STATED EXERCISE:
Copy out the line that contains "for piece in", the line that contains "points = [vertex.co", and every line between them, exactly, and nothing else.

STORED RECORDS:
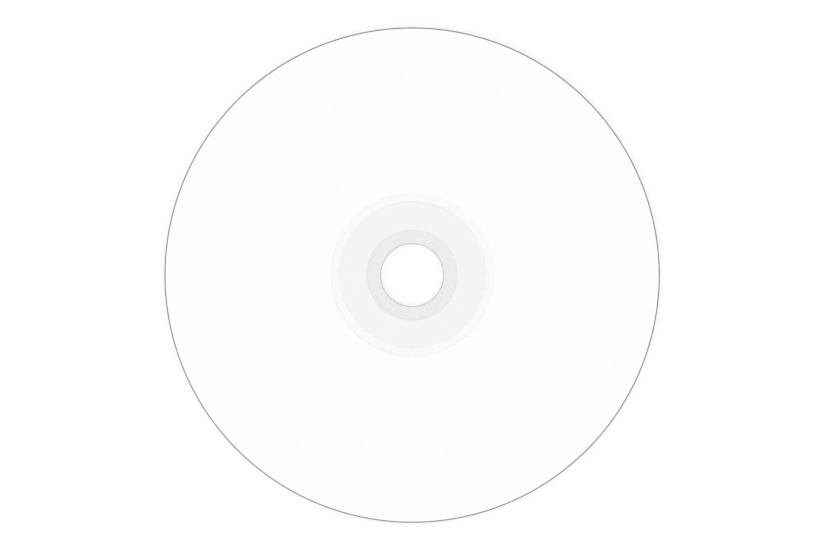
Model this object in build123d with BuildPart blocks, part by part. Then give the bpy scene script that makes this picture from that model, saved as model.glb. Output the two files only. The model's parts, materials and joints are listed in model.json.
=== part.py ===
from build123d import *
import os

# A compact disc, 12 cm across, with a blank white label that reaches in to the hub.
#
# It lies label side up on the stacking ring of its read side. The origin is on the axis of
# the hole, at the level of the surface that the disc lies on, with +Z out of the label side.
# All sizes are in millimetres.
#
# The clear disc is one polycarbonate moulding. Its label side carries three coats, from the
# bottom up: the metal film that reflects the laser, the lacquer that seals the film's two
# edges, and the white label. Each coat follows the surface under it.

# Clear moulding
disc_diameter = 120.0
disc_thickness = 1.2
hole_diameter = 15.0
rim_round = 0.22
hole_chamfer = 0.2

# Shallow step round the hole on both sides, where the mould's gate bush met the plastic
bush_mark_width = 3.4
bush_mark_depth = 0.05

# Stacking ring: the ridge that keeps the read side off whatever the disc lies on
stacking_ring_diameter = 34.4
stacking_ring_crest_width = 0.7
stacking_ring_height = 0.25
stacking_ring_flank_width = 0.25

# Holder groove: the mark that the stamper's clamp leaves in the label side
groove_inner_diameter = 35.6
groove_floor_width = 1.6
groove_depth = 0.1
groove_flank_width = 0.1

# Coats
metal_thickness = 0.01
lacquer_thickness = 0.015
label_thickness = 0.03
metal_from_groove = 0.35
metal_from_lacquer_edge = 0.55
lacquer_from_groove_flank = 0.05
lacquer_from_rim_round = 0.03
label_from_bush_mark = 0.1
label_from_lacquer_edge = 0.05

# Levels, counted up from the surface that the disc lies on
read_face = stacking_ring_height
label_face = read_face + disc_thickness
groove_floor = label_face - groove_depth
metal_top = label_face + metal_thickness
lacquer_top = metal_top + lacquer_thickness

# Radii of the moulding, from the hole outwards
hole_radius = hole_diameter / 2
bush_mark_radius = hole_radius + bush_mark_width
crest_inner_radius = stacking_ring_diameter / 2 - stacking_ring_crest_width / 2
crest_outer_radius = stacking_ring_diameter / 2 + stacking_ring_crest_width / 2
groove_inner_radius = groove_inner_diameter / 2
floor_inner_radius = groove_inner_radius + groove_flank_width
floor_outer_radius = floor_inner_radius + groove_floor_width
groove_outer_radius = floor_outer_radius + groove_flank_width
rim_radius = disc_diameter / 2

# Radii of the coats
label_inner_radius = bush_mark_radius + label_from_bush_mark
lacquer_inner_radius = floor_inner_radius + lacquer_from_groove_flank
lacquer_outer_radius = rim_radius - rim_round - lacquer_from_rim_round
label_outer_radius = lacquer_outer_radius - label_from_lacquer_edge
metal_inner_radius = groove_outer_radius + metal_from_groove
metal_outer_radius = lacquer_outer_radius - metal_from_lacquer_edge


# The moulding: a plain disc with a hole, then the marks and the ring that the mould gives it
with BuildPart() as clear_disc:
    with BuildSketch(Plane.XY.offset(read_face)):
        Circle(rim_radius)
        Circle(hole_radius, mode=Mode.SUBTRACT)
    extrude(amount=disc_thickness)

    # Both bush marks: a ring cut out of the label side and one out of the read side
    for mark_floor in (label_face - bush_mark_depth, read_face):
        with BuildSketch(Plane.XY.offset(mark_floor)):
            Circle(bush_mark_radius)
        extrude(amount=bush_mark_depth, mode=Mode.SUBTRACT)

    # Of all the circles, the hole's two edges are the smallest and the rim's two the largest
    circles = clear_disc.edges().filter_by(GeomType.CIRCLE).group_by(SortBy.RADIUS)
    chamfer(circles[0], length=hole_chamfer)
    fillet(circles[-1], radius=rim_round)

    # Holder groove in the label side, with sloping flanks
    with BuildSketch(Plane.XZ):
        with BuildLine():
            Polyline(
                (groove_inner_radius, label_face),
                (floor_inner_radius, groove_floor),
                (floor_outer_radius, groove_floor),
                (groove_outer_radius, label_face),
                close=True,
            )
        make_face()
    revolve(axis=Axis.Z, mode=Mode.SUBTRACT)

    # Stacking ring under the read side, flat along its crest, with sloping flanks
    with BuildSketch(Plane.XZ):
        with BuildLine():
            Polyline(
                (crest_inner_radius - stacking_ring_flank_width, read_face),
                (crest_inner_radius, 0),
                (crest_outer_radius, 0),
                (crest_outer_radius + stacking_ring_flank_width, read_face),
                close=True,
            )
        make_face()
    revolve(axis=Axis.Z)
clear_disc.part.label = "clear_disc"


# The metal film: a flat ring from just outside the holder groove to just short of the rim
with BuildPart() as mirror_film:
    with BuildSketch(Plane.XY.offset(label_face)):
        Circle(metal_outer_radius)
        Circle(metal_inner_radius, mode=Mode.SUBTRACT)
    extrude(amount=metal_thickness)
mirror_film.part.label = "mirror_film"


# The top of the lacquer from its inner edge, on the groove's floor, out to its outer edge
lacquer_surface = [
    (lacquer_inner_radius, groove_floor + lacquer_thickness),
    (floor_outer_radius, groove_floor + lacquer_thickness),
    (groove_outer_radius, lacquer_top),
    (lacquer_outer_radius, lacquer_top),
]

# The lacquer: it climbs out of the groove, covers the film and comes down past its outer edge
with BuildPart() as lacquer_coat:
    with BuildSketch(Plane.XZ):
        with BuildLine():
            Polyline(
                (lacquer_inner_radius, groove_floor),
                (floor_outer_radius, groove_floor),
                (groove_outer_radius, label_face),
                (metal_inner_radius, label_face),
                (metal_inner_radius, metal_top),
                (metal_outer_radius, metal_top),
                (metal_outer_radius, label_face),
                (lacquer_outer_radius, label_face),
                *reversed(lacquer_surface),
                close=True,
            )
        make_face()
    revolve(axis=Axis.Z)
lacquer_coat.part.label = "lacquer_coat"


# The white label: on bare plastic round the hub, down into the groove, then over the lacquer
with BuildPart() as white_label:
    with BuildSketch(Plane.XZ):
        with BuildLine():
            Polyline(
                (label_inner_radius, label_face),
                (groove_inner_radius, label_face),
                (floor_inner_radius, groove_floor),
                (lacquer_inner_radius, groove_floor),
                *lacquer_surface[:-1],
                (label_outer_radius, lacquer_top),
                (label_outer_radius, lacquer_top + label_thickness),
                (groove_outer_radius, lacquer_top + label_thickness),
                (floor_outer_radius, groove_floor + lacquer_thickness + label_thickness),
                (floor_inner_radius, groove_floor + label_thickness),
                (groove_inner_radius, label_face + label_thickness),
                (label_inner_radius, label_face + label_thickness),
                close=True,
            )
        make_face()
    revolve(axis=Axis.Z)
white_label.part.label = "white_label"


os.makedirs("parts", exist_ok=True)
for piece in (clear_disc, mirror_film, lacquer_coat, white_label):
    export_step(piece.part, f"parts/{piece.part.label}.step")
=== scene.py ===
"""Looks of a 12 cm optical disc: a clear moulding, its metal film, its lacquer and its white label.

Every piece is a section turned about the hole's axis, and its sizes are read from the frame.
All lengths are in metres.
"""

import json
import math

import bpy
import numpy as np
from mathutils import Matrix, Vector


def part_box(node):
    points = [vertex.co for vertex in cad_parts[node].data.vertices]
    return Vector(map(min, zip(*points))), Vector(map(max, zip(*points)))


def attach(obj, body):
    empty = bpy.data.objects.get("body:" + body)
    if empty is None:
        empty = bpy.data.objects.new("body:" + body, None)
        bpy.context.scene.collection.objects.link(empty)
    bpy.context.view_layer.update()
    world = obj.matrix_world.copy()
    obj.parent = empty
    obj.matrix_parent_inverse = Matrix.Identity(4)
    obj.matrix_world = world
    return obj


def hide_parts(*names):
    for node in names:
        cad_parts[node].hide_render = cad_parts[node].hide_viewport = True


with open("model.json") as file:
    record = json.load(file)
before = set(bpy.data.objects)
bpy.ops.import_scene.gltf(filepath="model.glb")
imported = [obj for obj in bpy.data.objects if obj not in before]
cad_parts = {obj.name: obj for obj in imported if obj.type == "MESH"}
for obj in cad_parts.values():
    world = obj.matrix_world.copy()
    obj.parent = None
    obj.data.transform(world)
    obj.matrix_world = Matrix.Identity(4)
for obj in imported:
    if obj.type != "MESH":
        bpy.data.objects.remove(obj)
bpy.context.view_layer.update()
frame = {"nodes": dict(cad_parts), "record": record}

METRE = 1.0
MILLIMETRE = 0.001
MICRON = 0.000001

# Turned surfaces, and the map that the export bakes their finish into
STEPS_ROUND_THE_DISC = 512
STEPS_ROUND_A_CORNER = 6
CORNER_SHARE = 0.45
BAKE_MAP = "OFBake"

# How far a coat reaches into what is under it, so that no two faces share a place
COAT_SINK = 2 * MICRON

# Roundings that the mould and the drying coats leave, and how far the print runs at the groove's corners
MOULDED_CORNER = 0.05 * MILLIMETRE
FILM_EDGE = 0.003 * MILLIMETRE
PRINT_EDGE = 0.012 * MILLIMETRE
PRINT_LEVELLING = 0.12 * MILLIMETRE
PRINT_SPREAD = 0.04 * MILLIMETRE

# Photo frame and camera
FRAME_WIDTH_PX = 825
FRAME_HEIGHT_PX = 550
RIM_RADIUS_PX = 247.78
DISC_CENTRE_PX = (412.1, 275.1)
SENSOR_WIDTH = 36.0
LENS = 100.0

# Light: a dome, brighter overhead, and a soft lamp from one side, which light a level surface by 1 in all.
# Light that grows with the height to a power p, up to 1 overhead, lights it by 2 / (p + 2).
LAMP_LIGHT = 0.12
LAMP_WIDTH = math.radians(40)
LAMP_TILT = (math.radians(30), math.radians(-25))
DOME_EDGE = 0.4
DOME_POWER = 4
DOME_TOP = DOME_EDGE + (1 - LAMP_LIGHT - DOME_EDGE) * (DOME_POWER + 2) / 2
FLOOR_TONE = 0.25
FLOOR_HALF_WIDTH = 6 * METRE
WHITE = (1, 1, 1, 1)

# Tones of the label, by what lies behind it
PRINT_ON_METAL = (0.979, 0.979, 0.981)
PRINT_ON_LACQUER = (0.945, 0.945, 0.952)
PRINT_ON_PLASTIC = (0.904, 0.904, 0.91)
TONE_BLEED = 0.2 * MILLIMETRE

# Clear plastic, the haze on its rim and in its hole with painted shade on the rim's rounding and at the
# hole's mouth, and the faint flecks of haze all over it
PLASTIC_TINT = (0.94, 0.94, 0.953)
PLASTIC_INDEX = 1.585
FACE_ROUGHNESS = 0.015
HUB_DULLNESS = 0.03
FLOW_SIZE = 6 * MILLIMETRE
FLOW_ROUGHNESS = 0.008
HAZE_FADE = 0.04 * MILLIMETRE
HAZE_ROUGHNESS = 0.35
RIM_HAZE = 0.85
WALL_HAZE = 0.55
# Painted shade: the rim's rounding gets a near-black haze colour for the dark line that refraction draws
# along the clear edge.
RIM_EDGE_PAINTED_SHADE = (0.08, 0.08, 0.082)
RIM_WALL_TONE = (0.9, 0.9, 0.91)
HOLE_HAZE = 0.6
# Painted shade: the hole's mouth gets a dark haze colour for the dark ring that refraction draws at the
# chamfer.
HOLE_MOUTH_PAINTED_SHADE = (0.4, 0.4, 0.41)
HOLE_WALL_TONE = (0.8, 0.8, 0.81)
HAZE_FLECKS = 0.02
FLECK_SIZE = 0.8 * MILLIMETRE
FLECK_DETAIL = 4

# Metal film: the grooved band, and the painted rainbow colours that stand in for the light its grooves
# spread
METAL_TONE = (0.9, 0.9, 0.91)
GROOVES_FROM = 22.4 * MILLIMETRE
GROOVES_TO = 58.4 * MILLIMETRE
BAND_BLEED = 0.08 * MILLIMETRE
MIRROR_ROUGHNESS = 0.03
GROOVE_ROUGHNESS = 0.14
GROOVE_STREAK = 0.75
OUTWARD_STREAK = 0.25
RAINBOW_ORDERS = 0.35
RAINBOW_SLANT = 1.1
# Painted reflection: rainbow tints fixed in the metal's colour, for the diffraction colours that its grooves
# show under light.
PAINTED_RAINBOW_STOPS = [
    (0.0, (0.88, 0.88, 0.9)),
    (0.2, (0.6, 0.55, 0.9)),
    (0.36, (0.5, 0.74, 0.95)),
    (0.52, (0.55, 0.9, 0.68)),
    (0.68, (0.94, 0.9, 0.55)),
    (0.84, (0.95, 0.62, 0.52)),
    (1.0, (0.88, 0.86, 0.86)),
]

# Each spoke of painted rainbow colour: its direction, its half width, its strength and its shift along the
# rainbow
PAINTED_RAINBOW_SPOKES = [
    (math.radians(62), math.radians(40), 0.6, 0.1),
    (math.radians(2), math.radians(26), 0.4, 0.45),
    (math.radians(122), math.radians(22), 0.35, 0.7),
]

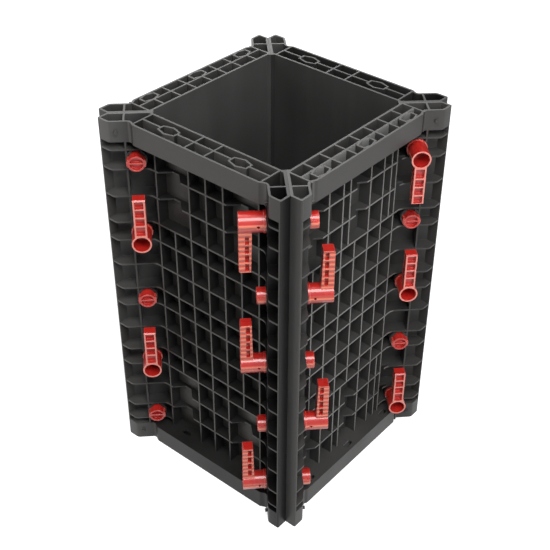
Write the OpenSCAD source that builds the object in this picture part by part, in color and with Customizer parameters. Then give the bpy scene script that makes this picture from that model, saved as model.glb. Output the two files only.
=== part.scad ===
// Reusable plastic column form: four ribbed panels meeting on 45 degree planes at the corners,
// joined by five quarter-turn handles per corner. Units are millimetres, Z is up, the origin
// is the middle of the column at floor level.

/* [Column] */
// Clear size between forming faces along X
column_x = 310; // [250:450]
// Clear size between forming faces along Y
column_y = 325; // [290:450]
// Height of the panels
height = 750; // [700:900]
// Leg of the bevel left on each concrete corner
bevel = 10; // [6:14]
// Slit between the flanges of neighbouring panels
slit = 0.2; // [0.1:0.6]

/* [Panel] */
// Thickness of the forming skin
skin = 4; // [3:6]
// Thickness of the ribs
rib = 3.5; // [2.5:5]
// Depth of the rib lattice behind the forming face
lattice = 28; // [24:34]
// Spacing of the upright ribs
upright_pitch = 40; // [36:44]
// Depth of the top and bottom frames
frame_depth = 54; // [48:60]
// Height of the top and bottom frames
band = 40; // [32:48]
// Wall of the frames
frame_wall = 4; // [3:5]
// Thickness of the shelf that closes each frame towards the lattice
shelf = 4; // [3:6]
// Depth of the dips in the outer lying ribs of the narrow pattern
dip = 18; // [8:20]
// Depth of the dips in the outer lying ribs of the wide pattern
notch = 12; // [6:14]

/* [Wings] */
// Thickness of the 45 degree flanges
flange = 5; // [4:7]
// Distance from the split plane to the face the hubs sit on
wing_face = 34; // [30:38]
// Reach of the wing past the inner corner, measured along the panel
wing_reach = 51; // [46:56]
// Depth of the wing tip behind the forming face
wing_depth = 74; // [70:80]
// Place of the upright wing rib along the flange
wing_rib = 43.5; // [43:46]
// Diameter of the bosses round the handle holes
boss_d = 38.5; // [36:41]
// Distance of the handle axes from the inner corner along the split plane
axis_out = 26.5; // [25:27]
// Diameter of the stacking pegs
peg_d = 7; // [5:9]
// Height of the stacking pegs above the wing face
peg_h = 5; // [3:7]

/* [Handles] */
// Height of the lowest handle axis, and of the highest below the top edge
first_axis = 75; // [73:82]
// Length of the shaft end that shows past the wing face
nose = 17; // [14:22]
// Reach of the locking lugs from the axis
lug_reach = 17.2; // [16.5:17.6]
// Height of the locking lugs
lug_h = 14; // [10:16]
// Diameter of the handle shaft
shaft_d = 29.9; // [29.8:29.92]
// Diameter of the hole for the shaft
bore_d = 30; // [29.98:30.1]
// Outer diameter of the hub
hub_d = 36; // [34:38]
// Diameter of the flange under the hub
collar_d = 39; // [38.4:42]
// Thickness of that flange
collar = 4; // [3:6]
// Distance from the split plane to the outer end of the hub
hub_end = 80; // [77:84]
// Reach of the lever from the axis
lever_reach = 93; // [86:100]
// Width of the lever
lever_w = 22; // [20:25]
// Thickness of the lever at the hub
lever_t = 22; // [20:24]
// Thickness of the lever at the tip
lever_tip_t = 20; // [18:22]
// Wall of the hub and the lever
lever_wall = 3; // [2.4:3.4]
// Depth of the channel in the outer face of the lever
channel = 8; // [6:9]
// Width of the pockets in the lever sides
pocket = 7; // [5:8]

/* [Hidden] */
$fn = 48;
r2 = sqrt(2);
gap = slit / 2;
mid = height / 2;
pitch = (height - 2 * first_axis) / 4;
beside = boss_d / 2 + 0.25;
nose_end = wing_face + nose;
seat = wing_face + 1;
body_x = column_x / 2;
body_y = column_y / 2;
// Offsets of the lying ribs from mid height; the last one only crosses the wings.
plain_ribs = [beside, pitch / 2, pitch - beside, pitch + beside];
dipped_ribs = [1.5 * pitch, 2 * pitch - beside];
outer_rib = 2 * pitch + beside;
// Centres of the six-sided pockets of the narrow and the wide pattern.
pair = [-1, 1] * column_x * 0.26;
triple = [-1, 0, 1] * column_y * 0.38;
// Profile of the rib dips, as [place from the pocket centre, depth].
wide_dip = [[28, 0], [13, notch], [-2, 0]];
narrow_dip = [[22, 0], [22 - dip - 3, dip], [dip - 33, dip], [-33, 0]];

// A plan point in panel coordinates [along, outward] from wing coordinates: u along the split
// plane from the inner corner, v square to it. h is half the inner length, s the end.
function wing(h, s, u, v) = [s * (h + (u - v) / r2), (u + v) / r2];

function unit(a) = a / norm(a);

// Points of an arc that rounds the corner p between a and b.
function corner(a, p, b, r, n = 4) =
  let (da = unit(a - p), db = unit(b - p), half = acos(da * db) / 2,
       c = p + unit(da + db) * r / sin(half), m = -unit(da + db),
       side = (da[0] * db[1] - da[1] * db[0]) > 0 ? 1 : -1)
  [for (i = [0 : n])
    let (t = side * (90 - half) * (1 - 2 * i / n) * -1)
    c + r * [m[0] * cos(t) + m[1] * sin(t), -m[0] * sin(t) + m[1] * cos(t)]];

function reversed(p) = [for (i = [len(p) - 1 : -1 : 0]) p[i]];

// Extrudes a plan drawing in [along, outward] coordinates from z0 to z1.
module raise(z0, z1)
  translate([0, 0, z0]) linear_extrude(z1 - z0) mirror([0, 1]) children();

// Outer half outline of a wing, from the tip inwards, shifted in by e; k is the lattice or
// frame line it runs into and r its fillet there.
function wing_tip(h, s, e) =
  let (a = [s * (h + wing_reach - e), wing_reach + 8],
       p = [s * (h + wing_reach - e), wing_depth - e],
       q = wing(h, s, (wing_depth - e) * r2 - wing_face + e, wing_face - e),
       b = wing(h, s, (frame_depth + 2) * r2 - wing_face + e, wing_face - e))
  concat([a], corner(a, p, q, 5 - e / 2), corner(p, q, b, 11 - e));

function frame_side(h, s, e) =
  let (k1 = [s * (h - 13 - e / 2), frame_depth - e],
       k2 = wing(h, s, (frame_depth - 6.5) * r2 - wing_face - e / 2, wing_face - e),
       a = wing(h, s, frame_depth * r2 - wing_face + e + 8, wing_face - e),
       b = [0, frame_depth - e])
  concat(wing_tip(h, s, e), corner(a, k2, k1, 7 + e), corner(k2, k1, b, 8 - e));

// Full-height walls: forming skin, bevelled lips, flanges, tip walls and wing ribs.
function wall_side(h, s) =
  let (t = wing_reach - frame_wall,
       a = [s * (h + wing_reach), wing_reach + gap * r2],
       p = [s * (h + wing_reach), wing_depth],
       b = [s * (h + t), wing_depth])
  concat(
    [[s * (h - bevel), 0], wing(h, s, -bevel / r2, gap), a],
    corner(a, p, b, 2.5),
    [b, [s * (h + t), t + flange * r2],
     wing(h, s, wing_rib + rib / 2, flange), wing(h, s, wing_rib + rib / 2, wing_face - 0.5),
     wing(h, s, wing_rib - rib / 2, wing_face - 0.5), wing(h, s, wing_rib - rib / 2, flange),
     wing(h, s, skin * r2 - flange, flange)]);

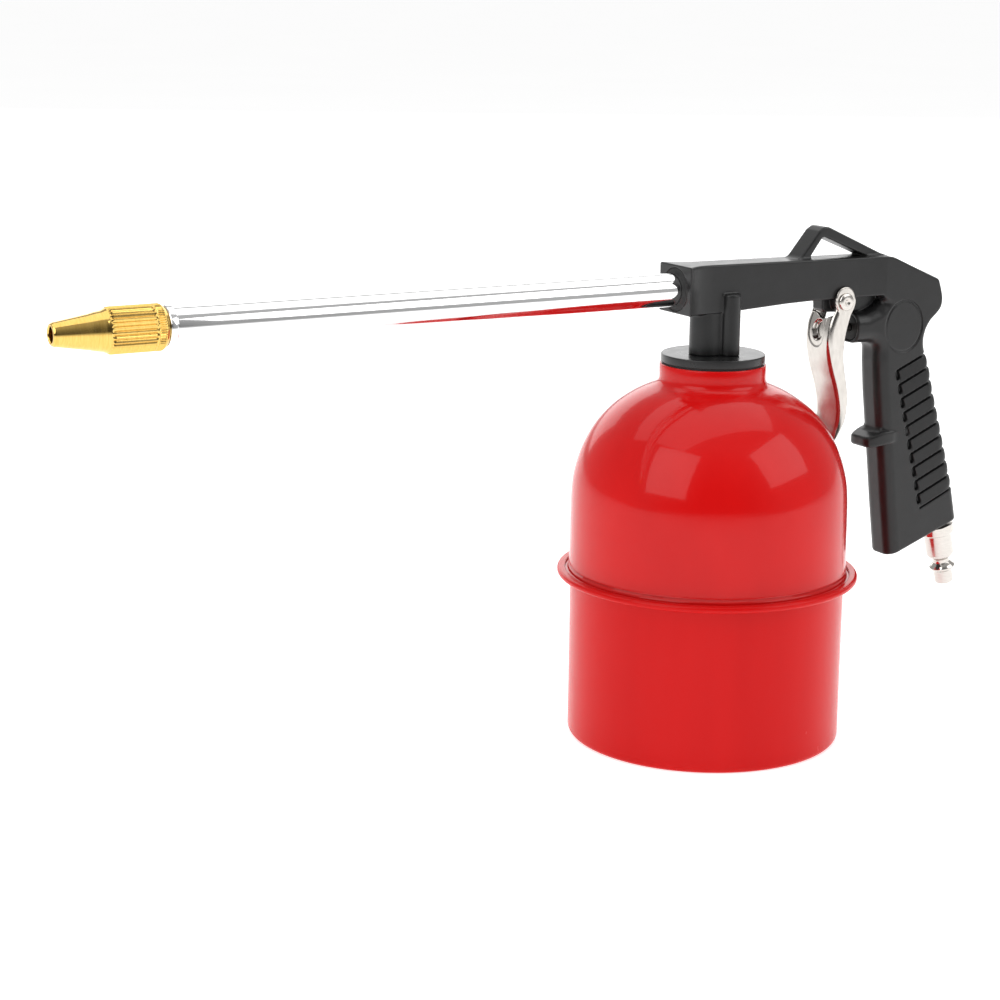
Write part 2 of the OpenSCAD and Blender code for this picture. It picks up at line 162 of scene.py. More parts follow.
def lathe(name, profile, segs=256, frame3=None, closed=True, radial=None, **kw):
    """profile is (radius, height) in mm. frame3 is (origin, axis, side) and takes the height along axis.
    radial(theta, index array) -> extra radius, as an array (segs, points)."""
    prof = np.asarray(profile, float)
    if closed and np.linalg.norm(prof[0] - prof[-1]) < 1e-6:
        prof = prof[:-1]
    m = len(prof)
    th = np.linspace(0, 2 * math.pi, segs, endpoint=False)
    r = np.repeat(prof[None, :, 0], segs, 0)
    h = np.repeat(prof[None, :, 1], segs, 0)
    if radial is not None:
        dr, dh = radial(th, prof)
        r = r + dr
        h = h + dh
    if frame3 is None:
        o, ax, sx = np.zeros(3), np.array([0, 0, 1.0]), np.array([1.0, 0, 0])
    else:
        o, ax, sx = (np.array(v, float) for v in frame3)
    sy = np.cross(ax, sx)
    co = (o + h[..., None] * ax + (r * np.cos(th)[:, None])[..., None] * sx
          + (r * np.sin(th)[:, None])[..., None] * sy)
    idx = np.arange(segs * m).reshape(segs, m)
    i2 = np.roll(idx, -1, 0)
    if closed:
        a, b, c, d = idx, i2, np.roll(i2, -1, 1), np.roll(idx, -1, 1)
    else:
        a, b, c, d = idx[:, :-1], i2[:, :-1], i2[:, 1:], idx[:, 1:]
    quads = np.stack([a, b, c, d], -1).reshape(-1, 4)
    # make the outside face outwards: the signed area of the profile gives its direction
    x, y = prof[:, 0], prof[:, 1]
    area = 0.5 * np.sum(x * np.roll(y, -1) - np.roll(x, -1) * y)
    if area < 0:
        quads = quads[:, ::-1]
    # points on the axis: merge into one
    co = co.reshape(-1, 3)
    on = np.abs(prof[:, 0]) < 1e-6
    if on.any():
        for k in np.where(on)[0]:
            ids = idx[:, k]
            quads = np.where(np.isin(quads, ids), ids[0], quads)
        tris, keep = [], []
        for q in range(4):
            same = quads[:, q] == quads[:, (q + 1) % 4]
            t = quads[same]
            tris.append(np.stack([t[:, q], t[:, (q + 2) % 4], t[:, (q + 3) % 4]], 1))
            keep.append(~same)
        quads = quads[np.logical_and.reduce(keep)]
        tris = np.concatenate(tris)
        tris = tris[(tris[:, 0] != tris[:, 1]) & (tris[:, 1] != tris[:, 2]) & (tris[:, 0] != tris[:, 2])]
    else:
        tris = None
    used = np.unique(np.concatenate([quads.ravel(), tris.ravel()] if tris is not None else [quads.ravel()]))
    remap = np.full(len(co), -1)
    remap[used] = np.arange(len(used))
    return add_object(name, co[used], remap[quads], None if tris is None else remap[tris], **kw)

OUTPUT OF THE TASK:
for piece in (clear_disc, mirror_film, lacquer_coat, white_label):
    export_step(piece.part, f"parts/{piece.part.label}.step")
=== scene.py ===
"""Looks of a 12 cm optical disc: a clear moulding, its metal film, its lacquer and its white label.

Every piece is a section turned about the hole's axis, and its sizes are read from the frame.
All lengths are in metres.
"""

import json
import math

import bpy
import numpy as np
from mathutils import Matrix, Vector


def part_box(node):
    points = [vertex.co for vertex in cad_parts[node].data.vertices]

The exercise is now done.